The West Jefferson Amusement and Public Park Authority, owner of ‘VisionLand Park,’ now known as ‘Alabama Adventure Theme Park, 2002,’ did it when it did not have enough revenue to handle its debt. Pierce County (WA) Housing Authority did it in 2008, when residents’ mold lawsuits got the better of them. Even the tiny, but enterprising, town of Moffett, Oklahoma, which had more cows than people (Pop. 179, per 2000 Census), filed Chap. 9 Bankruptcy after the Oklahoma Attorney General prohibited local gendarmes from giving speeding tickets to people driving by on U.S. Highway 64 – Moffett had been generating revenue from running a speed trap so that it could manage some $200,000 in debts incurred by its former, profligate mayor.

Where there’s a will, there’s a way when it comes to the law, which is a living, dynamic thing that must evolve over time to meet civilization’s demands. The law is not a static thing – cases in the later 19th century were all about railroads, which dotted the landscape back then, but today play a much smaller role. When automobiles were first popularized in the early 20th Century, the law adapted quickly to provide Rules of the Road and to adjudicate disputes arising out of situations that previously had never existed. As famously written by Supreme Court Justice Benjamin N. Cardozo: ““Existing rules and principles can give us our present location, our bearings, our latitude and longitude. The inn that shelters for the night is not the journey’s end. The law, like the traveler, must be ready for the morrow. It must have a principle of growth.”

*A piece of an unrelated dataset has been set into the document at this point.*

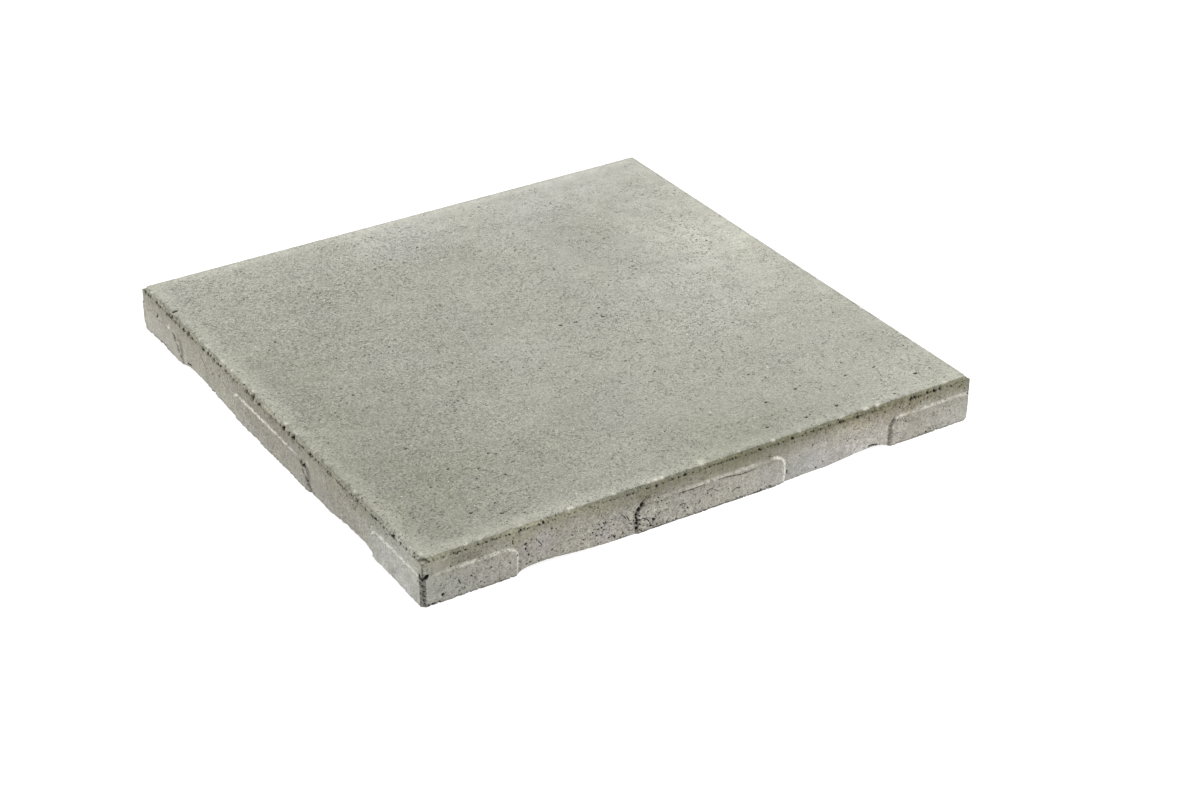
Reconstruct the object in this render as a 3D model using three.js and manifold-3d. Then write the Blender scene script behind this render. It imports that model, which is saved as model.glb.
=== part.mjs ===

And, if the Courts hold that “municipality” cannot be stretched far enough to include the state of California, then perhaps Chap. 9 of the Bankruptcy Code can be amended to expand the definition of “municipality” to get this important job done and keep California’s ship of state from going the way of the Titanic. After all, if California was a separate country, our economy would be 7th largest in the world – opening the doors of the Bankruptcy Court for our 35 million residents and such a huge economy may be the only option we have left. What do you think?